Early Animals Could’ve Caused Earth’s First Mass Extinction Simply By Existing

Early Animals Could’ve Caused Earth’s First Mass Extinction Simply By Existing

You don’t need a disastrous, immediate event to bring about the end of the world. Sometimes you just need evolution to take its toll.

Dickinsonia costata, an Ediacaran organism that was wiped out during the first mass extinction. (Image: Verisimilus/Wikimedia Commons)

That’s according to a new study published by Vanderbilt University, which looks at the Earth’s first mass extinction 540 million years ago and puts the blame on not something like a comet, but on the rapid evolution of species that drove older organisms to extinction.
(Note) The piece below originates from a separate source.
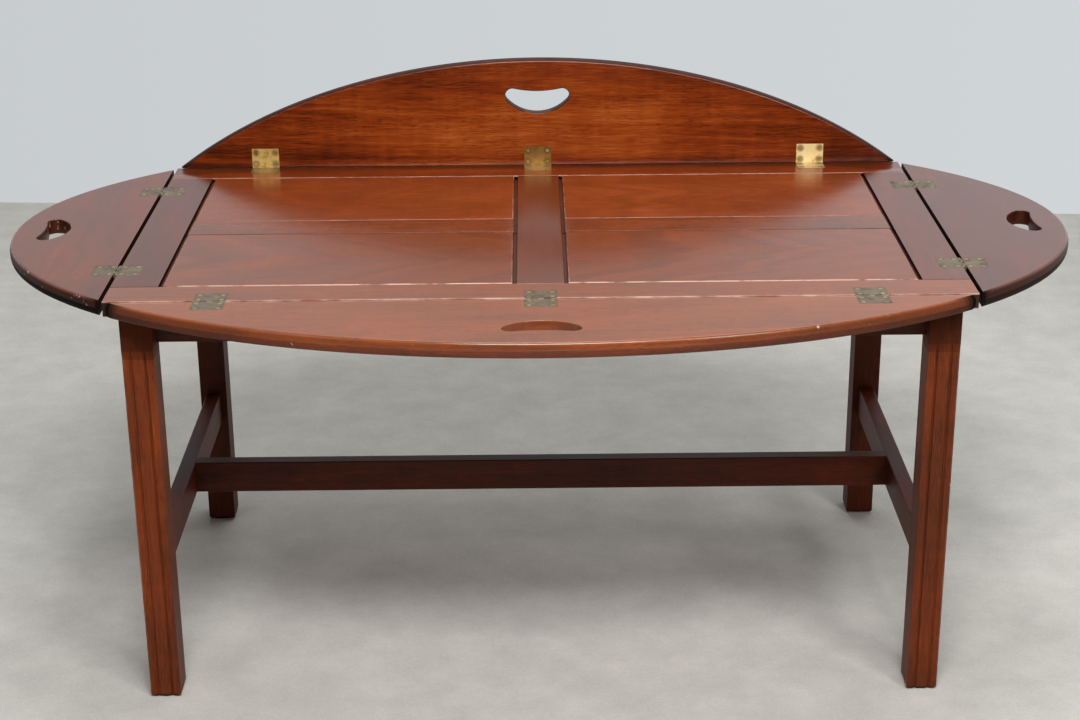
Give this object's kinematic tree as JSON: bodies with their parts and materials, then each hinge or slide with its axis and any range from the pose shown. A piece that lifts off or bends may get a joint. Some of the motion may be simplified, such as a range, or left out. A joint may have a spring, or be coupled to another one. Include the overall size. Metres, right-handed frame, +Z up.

Early life on Earth was simple: Single-celled organisms evolved into multicellular organisms that were mostly immobile and lived in the water. However, the scientists highlight a 25 million-year period called the Cambrian explosion that saw an almost literal explosion of new life in the form of more complex creatures. These were species similar to more modern animals, such as anthropods, jellyfish and vertebrates. They changed the environment so drastically that it caused the extinction of previous life.

The team, led by Simon Darroch, an assistant professor at Vanderbilt, came to this conclusion by examining fossils that were found in Namibia. The results, published in the journal Palaeogeography, Palaeoclimatology, Palaeoecology, show a mix of Ediacarans (one of the first examples of multicellular organisms) and newer species, leading them to believe that there were close associations between them in the timeline.

This evidence is a follow-up of a previous study published by the team in 2015, which first affirmed this hypothesis about the first mass extinction. By comparing the fossils found in a southern Namibia site to areas in Newfoundland and in Australia that were around 10 to 15 million years older, they found the variation in species was much lower. So as the years went on, there was less evidence of Ediacaran life.

“These new species were ‘ecological engineers’ who changed the environment in ways that made it more and more difficult for the Ediacarans to survive,” Darroch said in a statement.

The new paper is more specific than the 2015 one, focusing on different sites and in the ways these two groups could’ve interacted.

A mass extinction is defined by National Geographic as an event that can wipe out from 50 to 90 per cent of all species on Earth. There have been around five (with a sixth on the way possibly). The most popular one, or the most studied, is the Cretaceous extinction event, which wiped out the dinosaurs around 65 million years ago.

The first mass extinction event has always been tough to study. Ediacarans, which Darroch refers to as the most successful multicellular organisms, don’t leave behind shells, bones or much concrete evidence. What scientists know about them are based on traces of their shapes found at archaeological sites.

What does that mean for us? Seeing how the basic process of evolution can wipe out species, it could be more evidence for a sixth mass extinction, which some scientists believe has already begun. Humans have been changing the environment more drastically than any other species in history. The act of us being here could result in a large-scale event — as long as we don’t wipe each other out first.

“The end-Ediacaran extinction shows that the evolution of new behaviours can fundamentally change the entire planet, and today we humans are the most powerful ‘ecosystems engineers’ ever known,” Darroch said.